As an Indian living in India I am intimately familiar with the family situation in your question. I admire your having the strength of your convictions on this complex subject so early in life, but many people have 'found religion' in the most unexpected ways later.

In September I actually asked a question on this site about how to handle a religious uncle who assumes that I am similarly religious:

How to deal with a religious relative who keeps assuming that I am similarly religious?

I have recollected what I posted in a comment on that page:

It's easy, especially in India, to pretend belief and 'go with the flow', which is what I usually do for unavoidable religious occasions.

Because we will eventually learn that honoring the generic religious life of the land and respecting other people's religious beliefs (including your mother's) is socially expected and culturally more important than our own personal faith or lack of faith.

India has many religions and is a predominantly religious society; and I come from a generically and conventionally religious family. Indian women belonging to any faith are likely to be especially religious because men are expected to be the pillars of the wider social community but women are expected to be the real pillars of the religion and its rituals, and also teach their children to have strong and unquestioning religious faith.

However my belief in religion was lukewarm to begin with and faded out completely by the age of 24, mainly because I had seen the harsh realities of human existence all around me and had no experience of the 'divine grace' to give depth and strength to socially acquired religious beliefs.

I then passed through a one-year-long phase very similar to what you have described here, when I resented having to take part in religious activities that I did not believe in, as directed my mother who is a very religious person.
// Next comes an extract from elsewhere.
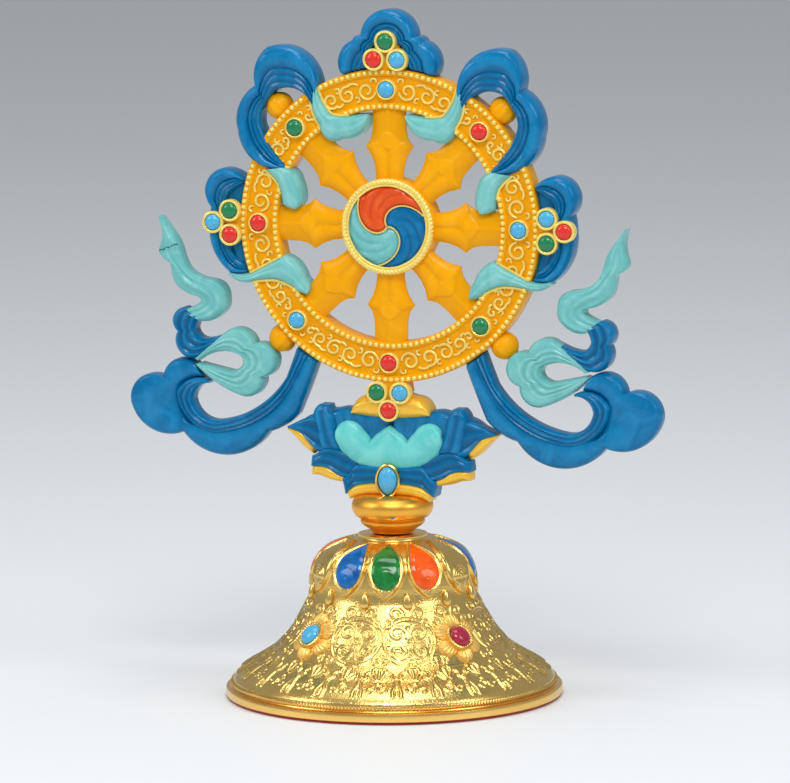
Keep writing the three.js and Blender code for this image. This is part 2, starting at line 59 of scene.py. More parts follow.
# Places shared with the solids
WHEEL_CENTRE_HEIGHT = 141.9
FACE = -1.6
BACK = 6.0
RIM_INNER = 34.9
RIM_OUTER = 47.1
STONE_CIRCLE = 41.0
HUB_RADIUS = 14.5
WHIRL_TURN = 9.0
KNOB_CIRCLE = 49.7
PAIR_OUT = 49.9
PAIR_ASIDE = 3.67
TIP_OUT = 55.3
PETAL_TURN = 13.5
QUARTER_TURN = 12.3
BELL_STONE_HEIGHT = 20.9
BELL_STONE_LEAN = 50.0
BELL_SEAT_RADIUS = 30.5


# Colours and nodes


def linear(code):
    """An sRGB hex colour as the linear colour that Blender's sockets and properties hold."""
    channels = [int(code[i : i + 2], 16) / 255 for i in (1, 3, 5)]
    return tuple(c / 12.92 if c <= 0.04045 else ((c + 0.055) / 1.055) ** 2.4 for c in channels)


def shade(colour, factor):
    """The colour made darker or lighter, for tones that vary at random."""
    return tuple(min(1.0, c * factor) for c in colour[:3])


def rgba(colour):
    return (*colour[:3], 1.0)


def add_node(tree, kind, inputs=None, **settings):
    """Adds a node; an input may be a value or the socket that feeds it."""
    made = tree.nodes.new(kind)
    for name, value in settings.items():
        setattr(made, name, value)
    for name, value in (inputs or {}).items():
        if isinstance(value, bpy.types.NodeSocket):
            tree.links.new(value, made.inputs[name])
        else:
            made.inputs[name].default_value = value
    return made


def new_material(name):
    material = bpy.data.materials.new(name)
    material.use_nodes = True
    tree = material.node_tree
    tree.nodes.clear()
    place = add_node(tree, "ShaderNodeTexCoord").outputs["Object"]
    return material, tree, place


def close_material(tree, shader):
    add_node(tree, "ShaderNodeOutputMaterial", {"Surface": shader.outputs[0]})


def per_metre(millimetres):
    """The texture scale whose features repeat at this spacing."""
    return 1000.0 / millimetres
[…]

That phase was 12 years back and my parents eventually discovered my lack of religious belief. Luckily my father is not too religious himself and believes more in human goodness than rituals; and my mother was gracious enough not to make it a big issue of constant friction between us.

In turn I had the good sense not to rebel overtly myself, and eventually settled into a pattern of doing my 'religious duties' in a mindlessly token manner with my parents tacitly accepting my lack of belief. However I managed to find a middle ground with my mother by stressing the value of religion's ethical and moral teachings while explicitly discouraging superstition. I also learned to appreciate the social and psychological value of religious messages without taking extreme exception to what I still consider intrinsically meaningless rituals that however serve many social purposes.

It was for me and it is for you a good opportunity to learn the art of compromise. Superstitions and rituals are deeply embedded in certain religious cultures and it will not be easy to convince your mother because a superstitious person sees it as reality and not as superstition. It can also take years to get your parents' genuine acceptance of your being an unbeliever because Indian society heavily emphasises a religious life and your parents being orthodox will face a cultural challenge to accept your lack of belief.

The first 'heart to heart talk' on the topic with your mother, as advised in an earlier answer, will only serve to establish the foundation for a years-long running conversation on the issue. However it will eventually be a rewarding dialogue because we can influence our parents in positive ways and I can report that my mother has eventually become not at all superstitious and she is now a quietly, sensibly religious and spiritually very strong person.

Our morals and values are acquired not from religion as such but from excellent and ethical role models who are mainly our parents. Since Indian parents typically worry how their children will manage in life if they don't have the support of religious belief, it is your job to keep working constructively to convince your mother that despite lacking religious faith you are already being and will always be a good, reliable and conscientious human being.

You might also have to learn not to overly proclaim your atheism to the local community at large, now and in future, wherever you live now and wherever you may go later. Keep your unbelief in your own mind and do not challenge orthodoxy. Religion is taken very seriously in many parts of India and by Indians living in many parts of the world. So too in many other nations and cultures. Your unbelief is your own business, but you will soon learn to tolerate some token display of religiosity in order to purchase peace and keep a low profile, so that you can concentrate on achieving what you really want in your life!